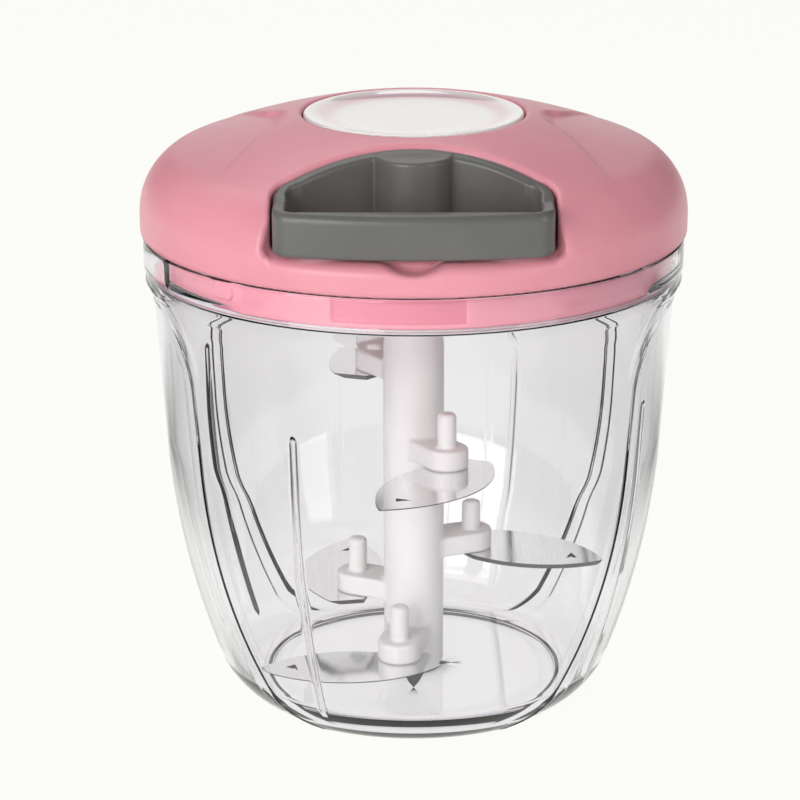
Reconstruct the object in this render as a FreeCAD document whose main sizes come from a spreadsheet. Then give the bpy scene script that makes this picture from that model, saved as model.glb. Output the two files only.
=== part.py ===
"""Pull-string food chopper: clear bowl, stacked blades and a domed lid with its cord drive.

The origin is the centre of the foot, +Z is up and the handle faces -Y. Sizes are in millimetres.
"""
import FreeCAD, Part
import math
import os
import Sketcher

# Driving dimensions: name, value, meaning
SIZES = [
    ("cover_radius", 63.0, "outer radius of the lid"),
    ("bowl_height", 110.8, "foot to rim of the bowl"),
    ("lid_height", 27.45, "rim of the bowl to the crown of the lid"),
    ("rim_overhang", 0.6, "how far the lid stands out over the rim band"),
    ("rim_step", 0.5, "step from the rim band in to the neck"),
    ("side_taper", 2.7, "neck to shoulder, in radius"),
    ("base_taper", 11.9, "shoulder to the base bend, in radius"),
    ("foot_taper", 7.1, "base bend to the foot, in radius"),
    ("foot_ring_width", 5.4, "width of the foot ring"),
    ("foot_recess", 1.2, "height of the hollow inside the foot ring"),
    ("floor_thickness", 2.3, "bowl floor"),
    ("knuckle_height", 7.8, "height of the base bend"),
    ("knuckle_bend", 20.0, "radius of the base bend in section"),
    ("shoulder_drop", 48.8, "rim to the height where the side turns straight"),
    ("side_bend", 187.0, "radius of the bowed side in section"),
    ("rim_band", 7.5, "height of the rim band"),
    ("bowl_wall", 2.4, "side wall"),
    ("rim_wall", 2.4, "wall of the rim band"),
    ("ledge_depth", 8.4, "rim top to the ledge that the seal sits on"),
    ("ledge_width", 1.8, "width of that ledge"),
    ("rib_count", 4, "upright ribs inside the bowl"),
    ("rib_angle", 63.0, "direction of the first rib"),
    ("rib_width", 1.7, "rib thickness"),
    ("rib_depth", 1.8, "how far a rib stands in from the wall"),
    ("rib_drop", 33.8, "rim to the rib tips"),
    ("grip_width", 68.0, "width of the side grip panels"),
    ("grip_drop", 11.3, "rim to the top of their arch"),
    ("grip_corner", 18.0, "radius of the arch corners"),
    ("grip_depth", 0.9, "depth of the panels in the wall"),
    ("lug_count", 3, "bayonet lugs on the lid's plug"),
    ("lug_angle", 107.0, "direction of the first lug"),
    ("lug_width", 6.5, "lug width round the plug"),
    ("lug_height", 4.0, "lug height"),
    ("lug_depth", 1.0, "how far a lug stands out into the rim"),
    ("lug_drop", 2.8, "rim top to the middle of a lug"),
    ("hub_radius", 5.0, "moulded hub that holds the pivot pin"),
    ("hub_height", 5.5, "height of that hub above the floor"),
    ("pin_radius", 2.5, "steel pivot pin"),
    ("pin_reach", 22.5, "floor to the pin's top"),
    ("running_gap", 0.05, "radial clearance of a turning fit"),
    ("fixed_gap", 0.02, "radial clearance of a pressed or glued fit"),
    ("body_gap", 0.3, "clearance between pieces that pass each other"),
    ("shaft_radius", 7.1, "blade shaft"),
    ("head_core", 4.2, "core of the shaft's drive head"),
    ("head_height", 6.0, "height of the drive head"),
    ("head_room", 0.8, "drive head to the top of its socket"),
    ("fin_count", 3, "driving fins of the head, which leave play for the lid's twist"),
    ("fin_reach", 6.4, "outer end of the fins from the axis"),
    ("fin_width", 2.2, "thickness of a fin"),
    ("socket_gap", 0.2, "clearance of the head in its socket"),
    ("driver_width", 2.4, "ribs in the socket that push the fins"),
    ("driver_angle", 60.0, "direction of the first of those ribs"),
    ("arm_width", 10.0, "width of a blade arm"),
    ("arm_height", 4.8, "height of a blade arm"),
    ("peg_distance", 14.8, "peg from the shaft's axis"),
    ("peg_radius", 2.2, "peg on each arm"),
    ("peg_height", 8.3, "peg above its arm"),
    ("peg_round", 1.4, "rounding of the peg's top"),
    ("stake_head", 0.8, "peg end below its blade"),
    ("blade_thickness", 1.0, "blade plate"),
    ("blade_1_lift", 6.0, "floor to the lowest blade"),
    ("blade_2_lift", 15.5, "floor to the second blade"),
    ("blade_3_lift", 26.5, "floor to the third blade"),
    ("blade_4_drop", 39.7, "shaft shoulder down to the fourth blade"),
    ("blade_5_drop", 22.7, "shaft shoulder down to the highest blade"),
    ("blade_reach", 45.5, "longest blade tip from the axis"),
    ("blade_clearance", 1.9, "tip to the ribs of the bowl"),
    ("blade_heel_x", 17.0, "heel of the cutting edge along its arm"),
    ("blade_heel_y", 10.6, "heel of the cutting edge across its arm"),
    ("blade_root_x", 12.8, "end of the blade's back along its arm"),
    ("blade_root_y", 5.7, "end of the blade's back across its arm"),
    ("blade_inner_x", 10.4, "inner corner along its arm"),
    ("blade_inner_y", 6.0, "inner corner across its arm"),
    ("edge_bend", 29.3, "radius of the cutting edge in plan"),
    ("back_bend", 28.9, "radius of the blade's back in plan"),
    ("bevel_width", 1.9, "ground bevel along the cutting edge"),
    ("bevel_height", 0.75, "depth of that bevel in the plate"),
    ("notch_place", 0.83, "place of the notch as a part of the blade's reach"),
    ("notch_turn", 0.86, "direction of the notch as a part of the blade's sweep"),
    ("notch_width", 2.6, "mouth of the notch"),
    ("notch_depth", 1.7, "depth of the notch"),
    ("cover_wall", 2.4, "side wall of the lid"),
    ("cover_straight", 4.9, "upright part of the lid's side"),
    ("brow_inset", 9.0, "side of the lid to where its shoulder meets the crown"),
    ("brow_drop", 8.35, "crown's edge down to that circle"),
    ("crown_edge", 25.6, "radius of the seat for the centre cap"),
    ("crown_bend", 200.0, "radius of the crown in section"),
    ("cover_bend", 15.24, "radius of the lid's shoulder in section"),
    ("seat_depth", 3.65, "crown's edge down to the centre cap's seat"),
    ("crown_plate", 3.2, "plate under that seat"),
    ("cavity_inset", 16.0, "shoulder of the lid to the flat underside"),
    ("cavity_bend", 24.0, "radius of the cavity's shoulder"),
    ("scoop_edge", 3.4, "centre cap's seat to the inner end of each palm scoop"),
    ("scoop_drop", 0.75, "crown's edge down to that end"),
    ("scoop_step", 3.0, "length of the step at that end"),
    ("scoop_step_drop", 1.9, "fall of that step"),
    ("scoop_rise", 0.3, "height of the scoop's outer end over the crown there"),
    ("scoop_nose", 10.6, "radius of the scoop's inner end in plan"),
    ("scoop_nose_depth", 5.0, "length of that round end"),
    ("scoop_nose_half", 9.0, "half width of that round end"),
    ("scoop_flare", 15.0, "how far the scoop's edges lead out from there"),
    ("scoop_half", 48.0, "half width of the scoop at the side of the lid"),
    ("scoop_seam", 90.0, "direction in which the ring under the scoops starts and ends"),
    ("cap_gap", 0.3, "centre cap to its seat all round"),
    ("cap_drop", 0.15, "crown's edge down to the cap's edge"),
    ("cap_dish", 1.3, "depth of the dish"),
    ("cap_round", 0.7, "rounding of the cap's edge"),
    ("handle_half", 30.2, "half width of the handle"),
    ("handle_setback", 1.5, "front of the handle behind the side of the lid"),
    ("corner_width", 3.7, "front corner of the handle across"),
    ("corner_start", 3.2, "start of the front corner behind the front"),
    ("corner_end", 7.0, "end of the front corner behind the front"),
    ("shoulder_width", 4.2, "back corner of the handle across"),
    ("shoulder_length", 6.4, "back corner of the handle along"),
    ("arch_rise", 8.2, "ends of the back arch in front of the boss"),
    ("handle_back_bend", 43.6, "radius of the back arch"),
    ("handle_corner", 4.2, "radius of the front corners"),
    ("handle_shoulder", 6.0, "radius of the back corners"),
    ("handle_lift", 7.9, "lower edge of the lid to the underside of the handle"),
    ("bar_drop", 9.45, "crown's edge down to the top of the front bar"),
    ("handle_wall", 2.9, "wall of the ring"),
    ("handle_bar", 4.0, "depth of the front bar"),
    ("bar_shelf", 2.0, "shoulder of the lid to the level part of the handle's top"),
    ("opening_corner", 2.0, "front corners of the finger opening"),
    ("handle_inset", 0.35, "ring top below the lid's crown"),
    ("handle_round", 1.9, "rounding of the bar's front edge"),
    ("boss_radius", 8.6, "half-round boss for the knot"),
    ("boss_drop", 2.61, "crown's edge down to the top of the boss"),
    ("boss_gap", 6.8, "where the cord turns to the centre of the boss"),
    ("recess_gap", 0.7, "recess wall and floor to the handle"),
    ("recess_wall", 2.0, "wall round the recess"),
    ("recess_under", 3.2, "wall under the recess"),
    ("mouth_bevel", 2.4, "bevel round the recess mouth"),
    ("bevel_lip", 0.5, "how far the lower bevel starts above the recess floor"),
    ("bevel_fall", 2.88, "drop of the lower bevel"),
    ("bevel_start", 4.32, "start of the side bevels behind the mouth"),
    ("bevel_run", 6.24, "length of the side bevels"),
    ("notch_radius", 9.2, "finger notch under the bar"),
    ("notch_lift", 6.2, "underside of the handle to that notch's centre"),
    ("cord_radius", 1.1, "cord"),
    ("cord_hole", 1.9, "guide hole for the cord"),
    ("knot_radius", 2.4, "knot in the handle"),
    ("knot_setback", 3.8, "centre of the boss to the knot"),
    ("turn_gap", 6.7, "winding to where the cord turns into the guide hole"),
    ("cord_turn", 5.0, "radius of that turn"),
    ("skirt_wall", 3.2, "wall of the lid base's plug"),
    ("seal_height", 1.5, "seal between the ledge and the plug"),
    ("seal_width", 1.6, "seal in radius"),
    ("seal_inset", 1.2, "rim's inner face to the seal"),
    ("tongue_height", 1.1, "tongue of the seal in its groove"),
    ("tongue_width", 0.9, "width of that tongue"),
    ("tongue_inset", 0.4, "inside of the seal to its tongue"),
    ("spigot_height", 3.0, "height of the collar inside the cover"),
    ("plate_lift", 0.7, "lower edge of the plug to the floor plate"),
    ("plate_thickness", 2.0, "floor plate"),
    ("twist_angle", 16.0, "turn of the bayonet"),
    ("channel_gap", 0.4, "bayonet channel in the rim round its lug"),
    ("panel_place", 160.0, "angle from a lug to the middle of an inset panel"),
    ("panel_angle", 28.0, "width of the inset panels on the plug as an angle"),
    ("panel_depth", 0.5, "depth of those panels"),
    ("panel_margin", 1.0, "lower edge of the plug to a panel"),
    ("panel_top_margin", 1.4, "lower edge of the lid down to a panel"),
    ("screw_count", 3, "screws that join the lid base to the cover"),
    ("screw_angle", 90.0, "direction of the first screw"),
    ("screw_inset", 16.0, "side of the lid to the circle of those screws"),
    ("boss_outer", 4.2, "screw boss under the crown"),
    ("screw_radius", 1.4, "screw shank"),
    ("screw_head", 2.9, "screw head"),
    ("screw_head_height", 1.7, "height of the head"),
    ("screw_length", 12.0, "shank of the screw"),
    ("axle_radius", 3.0, "drive axle"),
    ("axle_head", 6.0, "head of the axle in the crown"),
    ("axle_head_height", 1.6, "height of that head"),
    ("axle_drop", 0.2, "underside of the hub's web to the axle's end"),
    ("drum_radius", 14.0, "core that the cord winds on"),
    ("winding_depth", 3.9, "cord on the drum in radius"),
    ("groove_height", 4.0, "groove for the cord"),
    ("flange_depth", 6.1, "flange of the spool beyond the cord"),
    ("flange_thickness", 2.0, "upper flange"),
    ("spool_gap", 0.4, "upper flange to the crown's underside"),
    ("cup_floor", 2.5, "plate between groove and spring"),
    ("cup_wall", 1.6, "wall of the spring's cup"),
    ("spring_room", 1.5, "free height over and under the spring"),
    ("spring_inner", 4.6, "first turn of the spring"),
    ("spring_strip", 0.5, "thickness of the strip"),
    ("spring_margin", 1.8, "last turn of the spring to its cup"),
    ("spring_turns", 10, "turns of the spring"),
    ("spring_cover_thickness", 1.5, "disc below the spring"),
    ("ratchet_wall", 3.2, "wall of the ratchet ring"),
    ("ratchet_inner", 16.8, "inside of the ratchet ring"),
    ("tooth_depth", 1.9, "depth of a ratchet tooth"),
    ("tooth_lip", 0.5, "how far a tooth's cut starts inside the ring"),
    ("tooth_count", 12, "ratchet teeth"),
    ("tooth_start_angle", 11.5, "start of a tooth's slope"),
    ("tooth_end_angle", 27.5, "deep end of that slope"),
    ("tooth_face_angle", 28.0, "inner end of the tooth's face"),
    ("web_thickness", 1.8, "web between the ratchet cup and the stem"),
    ("well_depth", 2.6, "well above the socket for the axle's screw"),
    ("stem_radius", 10.7, "stem of the drive hub through the floor plate"),
    ("screw_well", 6.2, "radius of that well"),
    ("pawl_pivot", 11.0, "pawl pivot from the axis"),
    ("pawl_eye", 2.4, "eye of a pawl"),
    ("pawl_pin", 1.4, "pin of a pawl"),
    ("pawl_height", 2.0, "thickness of a pawl"),
    ("pawl_lift", 0.8, "floor of the ratchet cup to a pawl"),
    ("pawl_tip_gap", 0.9, "tip of a pawl to the ratchet ring"),
    ("pawl_tip_slant", 0.2, "slant of that tip"),
    ("pawl_tip_low", 6.0, "near corner of a pawl's tip across"),
    ("pawl_tip_high", 7.2, "far corner of a pawl's tip across"),
    ("washer_radius", 5.2, "washer under the hub's web"),
    ("washer_thickness", 0.6, "thickness of that washer"),
    ("axle_screw_radius", 1.5, "screw in the axle's end"),
    ("axle_screw_head", 3.2, "head of that screw"),
    ("axle_screw_length", 9.0, "shank of that screw"),
]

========

## Task brief
From the opening line of the data above, please print each line as written up to and including the line that contains "its cord drive.", and nothing more.

## Correct answer
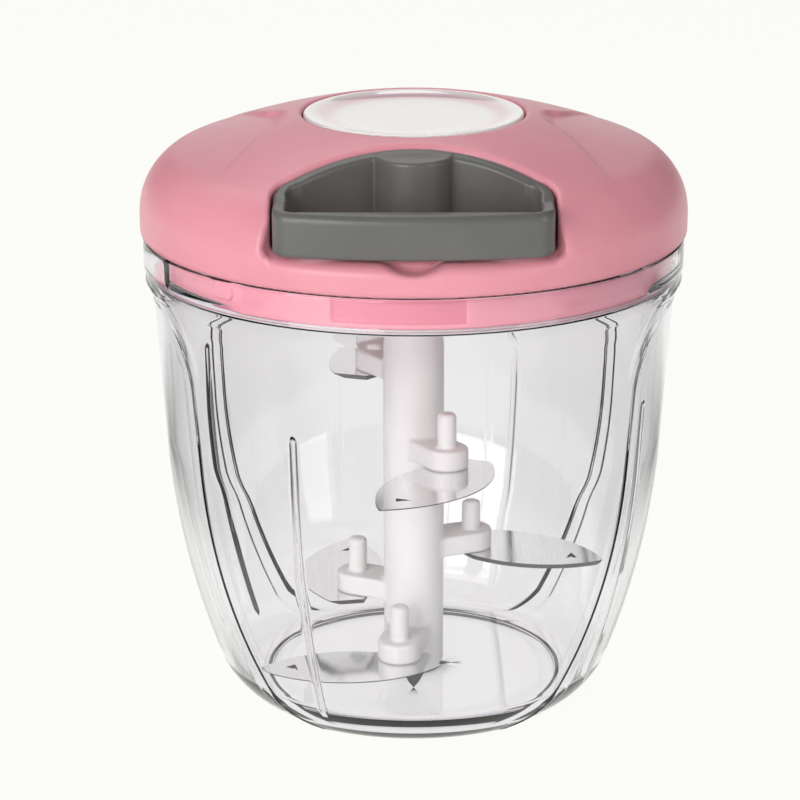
Reconstruct the object in this render as a FreeCAD document whose main sizes come from a spreadsheet. Then give the bpy scene script that makes this picture from that model, saved as model.glb. Output the two files only.
=== part.py ===
"""Pull-string food chopper: clear bowl, stacked blades and a domed lid with its cord drive.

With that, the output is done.